The researchers note that it could be used by Hollywood studios and modern hospitals that need long-term storage for digitized movies as well as X-ray and MRI images.
Previous experiments performed by scientists at European Bioinformatics Institute in Hinxton, England, in 2013, and in 2012 at Harvard University, showed that it was possible to store data files in DNA and then read the information back in digital form.
The Harvard group received international attention for storing billions of copies of “Regenesis,” a book written by Harvard geneticist George Church and Ed Regis.
The research teams from the University of Illinois and from the UW and Microsoft have built on that work by storing information in DNA form and then retrieving a specific file from the data.
The Illinois scientists were able to encode parts of the Wikipedia pages of six universities, then select and edit parts of the text written in DNA corresponding to three of the colleges.
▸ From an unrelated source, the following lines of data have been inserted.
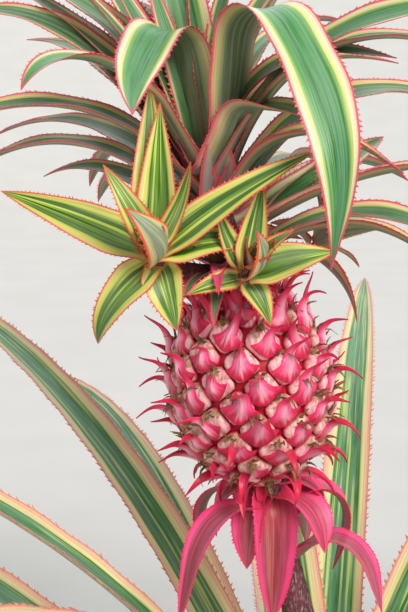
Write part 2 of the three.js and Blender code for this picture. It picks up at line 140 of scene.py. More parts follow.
@dataclass(frozen=True)
class Bezier:
    """A curve through space, in millimetres."""

    points: np.ndarray

    def at(self, shares: np.ndarray) -> np.ndarray:
        """Gives points of the curve.

        Args:
            shares: Where to read it, from 0 to 1.

        Returns:
            One row for each share.
        """
        shares = np.atleast_1d(np.asarray(shares, float))[:, None]
        degree = len(self.points) - 1
        weights = (math.comb(degree, k) * shares**k * (1 - shares) ** (degree - k) for k in range(degree + 1))
        return sum(weight * point for weight, point in zip(weights, self.points, strict=True))

    def heading(self, shares: np.ndarray) -> np.ndarray:
        """Returns the curve's direction at each share."""
        nudge = 1e-4
        return unit(self.at(np.asarray(shares) + nudge) - self.at(np.asarray(shares) - nudge))


# Shapes that are modelled once


class Side(IntEnum):
    """The finish that a face of a blade takes."""

    UPPER = 0
    UNDER = 1
    EDGE = 2


@dataclass(frozen=True)
class Blank:
    """A shape that was modelled once, read as arrays, so that copies of it can be shaped and joined.

    Attributes:
        points: The places of its vertices.
        corners: The vertex at each corner of its faces, face by face.
        sizes: How many corners each face has.
        slots: The finish of each face.
    """

    points: np.ndarray
    corners: np.ndarray
    sizes: np.ndarray
    slots: np.ndarray

    @classmethod
    def cut_from(cls, model: bpy.types.Object, two_sided: bool = False) -> "Blank":
        """Reads a model and removes it.

        Args:
            model: What the mesh tools made.
            two_sided: True for a blade, whose faces above, below and round its rim get their own finishes.

        Returns:
            The model's arrays.
        """
        mesh = model.data
        points = np.empty(3 * len(mesh.vertices))
        corners = np.empty(len(mesh.loops), np.int32)
        sizes = np.array([len(face.vertices) for face in mesh.polygons], np.int32)
        mesh.vertices.foreach_get("co", points)
        mesh.loops.foreach_get("vertex_index", corners)
        points = points.reshape(-1, 3)
        slots = np.zeros(len(sizes), np.int32)
        if two_sided:
            above = np.add.reduceat((points[corners, 2] > 0).astype(int), np.r_[0, np.cumsum(sizes)[:-1]])
            slots[:] = np.where(above == sizes, Side.UPPER, np.where(above == 0, Side.UNDER, Side.EDGE))
        bpy.data.objects.remove(model, do_unlink=True)
        bpy.data.meshes.remove(mesh)
        return cls(points, corners, sizes, slots)


def new_model() -> bpy.types.Object:
    """Names the shape that was just added as the one being modelled, and opens it for editing.

    Returns:
        The object.
    """
    model = bpy.context.object
    model.name = "blank"
    bpy.ops.object.mode_set(mode="EDIT")
    bpy.ops.mesh.select_mode(type="FACE")
    return model


def select_top(model: bpy.types.Object) -> None:
    """Selects only the faces of the model that look up.

    Args:
        model: The shape being modelled.
    """
    bpy.ops.mesh.select_all(action="DESELECT")
    bpy.ops.object.mode_set(mode="OBJECT")
    for face in model.data.polygons:
        face.select = face.normal.z > 0.9
    bpy.ops.object.mode_set(mode="EDIT")


def close_model(model: bpy.types.Object) -> None:
    """Leaves edit mode and applies every modifier of the model.

    Args:
        model: The shape being modelled.
    """
    bpy.ops.object.mode_set(mode="OBJECT")
    for name in [modifier.name for modifier in model.modifiers]:
        bpy.ops.object.modifier_apply(modifier=name)


def blade_blank(columns: int, rows: int) -> Blank:
    """Models a flat strip with two sides and a rim: x across from -1 to 1, y along from 0 to 1, z through it.

    Args:
        columns: Faces across.
        rows: Faces along.

    Returns:
        The strip.
    """
    bpy.ops.object.select_all(action="DESELECT")
    bpy.ops.mesh.primitive_grid_add(x_subdivisions=columns, y_subdivisions=rows, size=2)
    model = new_model()
    bpy.ops.transform.translate(value=(0, 1, 0))
    bpy.ops.transform.resize(value=(1, 0.5, 1), center_override=(0, 0, 0))
    wall = model.modifiers.new("wall", "SOLIDIFY")
    wall.thickness, wall.offset = 0.2, 0.0
    close_model(model)
    return Blank.cut_from(model, two_sided=True)


def thorn_blank() -> Blank:
    """Models a hooked thorn: z out from the margin from 0 to 1, y towards the leaf's tip, x through it.

    Returns:
        The thorn.
    """
    bpy.ops.object.select_all(action="DESELECT")
    bpy.ops.mesh.primitive_cone_add(
        vertices=4, radius1=0.55, radius2=0.3, depth=0.55, location=(0, 0.05, 0.125)
    )
    model = new_model()
    select_top(model)
    bpy.ops.transform.translate(value=(0, 0.16, 0.05))
    bpy.ops.mesh.extrude_region_move(TRANSFORM_OT_translate={"value": (0, 0.5, 0.5)})
    bpy.ops.mesh.merge(type="CENTER")
    bpy.ops.mesh.select_all(action="SELECT")
    bpy.ops.transform.resize(value=(0.4, 1, 1), center_override=(0, 0, 0))
    close_model(model)
    return Blank.cut_from(model)


def rod_blank(sides: int, rings: int) -> Blank:
    """Models a round rod of radius 1 from z 0 to 1, pushed up ring by ring from its foot.

    Args:
        sides: Faces round it.
        rings: Faces along it.

    Returns:
        The rod, closed at both ends.
    """
    bpy.ops.object.select_all(action="DESELECT")
    step = 1 / rings
    bpy.ops.mesh.primitive_cylinder_add(vertices=sides, radius=1, depth=step, location=(0, 0, step / 2))
    model = new_model()
    select_top(model)
    for _ in range(rings - 1):
        bpy.ops.mesh.extrude_region_move(TRANSFORM_OT_translate={"value": (0, 0, step)})
    close_model(model)
    return Blank.cut_from(model)


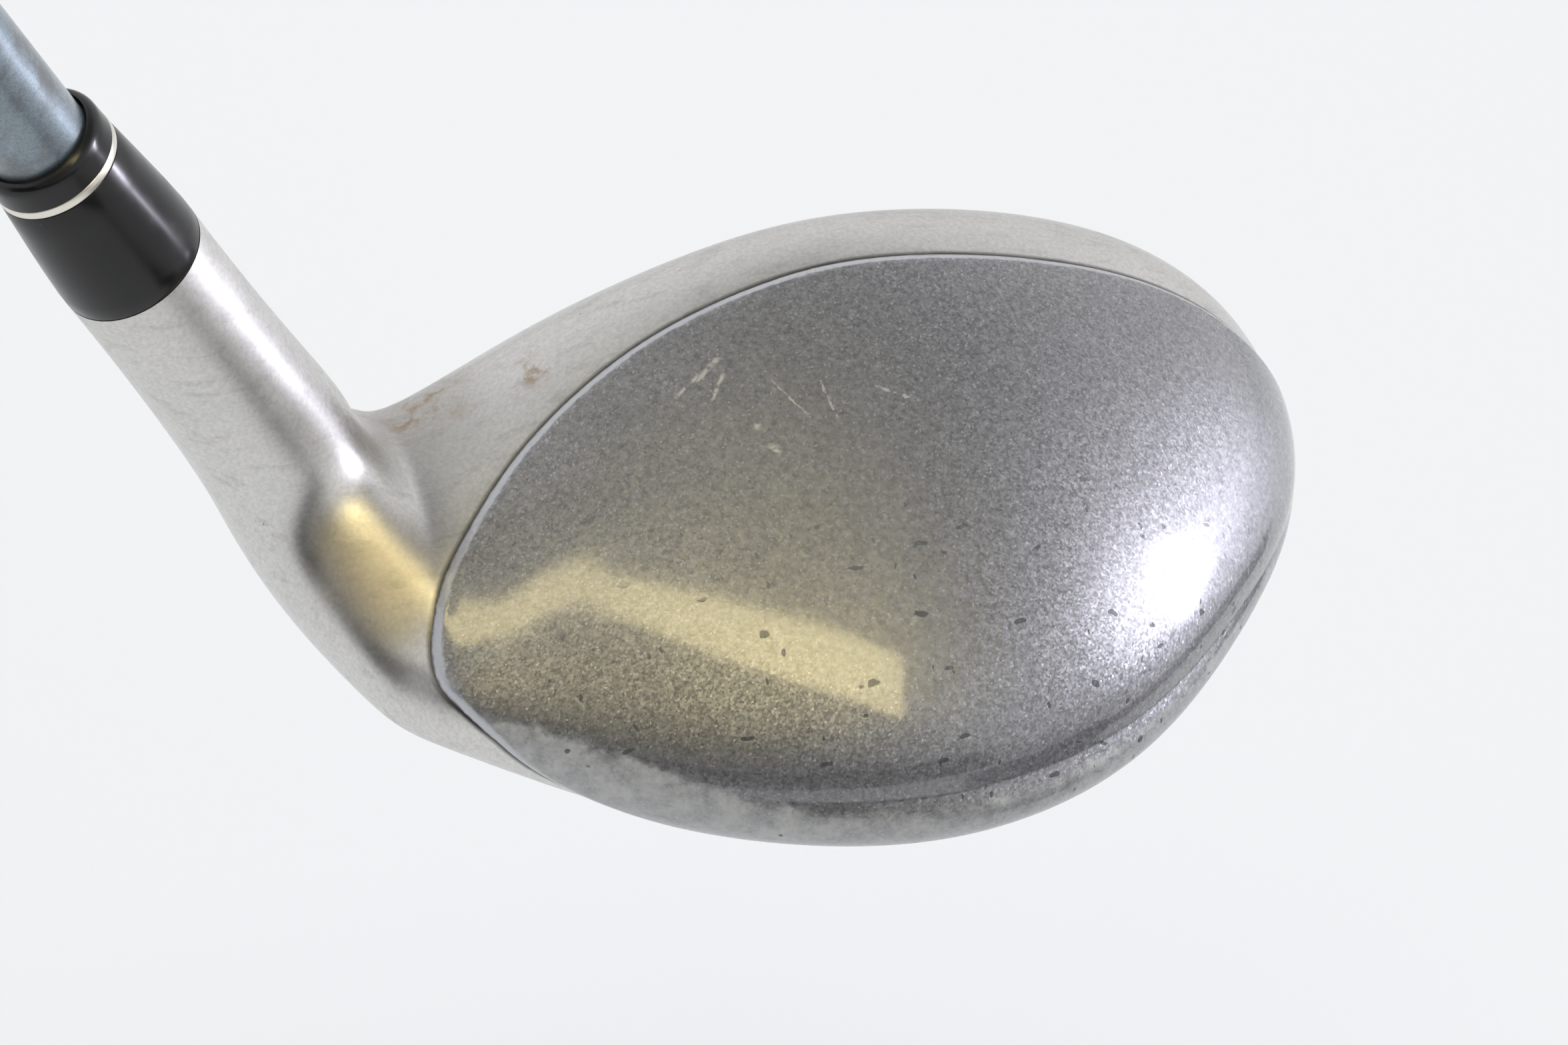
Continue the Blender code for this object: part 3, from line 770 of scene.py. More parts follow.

# %% [markdown]
# ### Metallic paint under clear lacquer
#
# The shell is sprayed with grey paint full of aluminium flakes and then lacquered.
# Each flake lies a little tilted, so each catches a different light: here every
# small cell gets its own tilt and its own grey.  Real flakes are about 0.05 mm
# across; they are drawn at about 0.2 mm, so that they still show from half a metre.
# The lacquer above them stays smooth and gives the crisp reflections.
#
# Along the turn of the rear edge the lacquer is rubbed and chipped, and the skirt
# below it is made a lighter grey: rubbed patches, and a painted reflection of the
# white floor.  Small dark nicks are scattered over the lower crown.  One flake in
# twenty is a painted glint, and the rounded edge of the shell has a painted highlight
# with painted shade at its foot.

# %% Flake paint
paint, tree = new_finish("grey metallic flake paint")
coords = add(tree, "TexCoord").outputs["Object"]
place = add(tree, "SeparateXYZ", {0: coords})
flakes = add(tree, "TexVoronoi", {"Vector": coords, "Scale": per(0.21)})
clumps = add(tree, "TexNoise", {"Vector": coords, "Scale": per(0.6), "Detail": 3.0, "Roughness": 0.6})
haze = add(tree, "TexNoise", {"Vector": coords, "Scale": per(14), "Detail": 4.0})
shade = add(tree, "SeparateColor", {0: flakes.outputs["Color"]})
clumps = add(tree, "MapRange", {"Value": clumps, "From Min": 0.32, "From Max": 0.68})
mixed = add(tree, "Mix", {0: 0.5, 2: shade, 3: clumps})
tint = add(tree, "Mix", {0: mixed, 6: linear("#646569"), 7: linear("#9a9a9d")}, data_type="RGBA")
# painted glints: one flake in twenty is made near white
painted_glint = add(tree, "MapRange", {
    "Value": shade.outputs[1], "From Min": 0.93, "From Max": 0.97, "To Max": 0.22,
})
tint = add(tree, "Mix", {0: painted_glint, 6: tint, 7: linear("#e4e5ea")}, data_type="RGBA")
cloudy = add(tree, "MapRange", {
    "Value": haze, "From Min": 0.3, "From Max": 0.7, "To Min": 0.93, "To Max": 1.06,
})
tint = add(tree, "VectorMath", {0: tint, "Scale": cloudy}, operation="SCALE")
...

The University of Washington and Microsoft researchers decided that because of the vast potential storage capacity of DNA, it would be better used for simply storing data rather than rewriting it. They were able to store four small image files and then retrieve them independently with just a single error.
In addition to refining the computerized reassembly techniques, the research groups are continuing to work on improving the basic storage technology.
“We have scaled up our 2012 work about a hundredfold,” Church said. His laboratory is working in collaboration with Technicolor S.A., a French company that has a large business in digital data and film archiving.
“The big issue is lowering the cost by another thousandfold, which is our current focus,” he added.
The Harvard laboratory is trying to encode and retrieve “A Trip to the Moon,” a 1902 French silent film.
The University of Washington and Microsoft researchers have partnered with Twist Bioscience, a San Francisco startup that has developed a semiconductor-based system that accelerates the production of custom DNA strands in which digital data can be encoded.
The scientists acknowledge that their current bottleneck is in the ability to write the information in DNA, but they say they expect that technology to begin to improve rapidly in the near future.
“It is absolutely about the technology and miniaturizing the scale of the reaction” used to create synthetic DNA, said Emily Leproust, the chief executive of Twist.
Although it is snaillike in retrieval speed compared with electronic and magnetic memory, DNA will be far better in terms of the scale of the data it can store and the time scale.
“DNA is a remarkable media for long-term storage,” said Karin Strauss, a Microsoft computer architect. “All you have to do is keep it cold and dry.”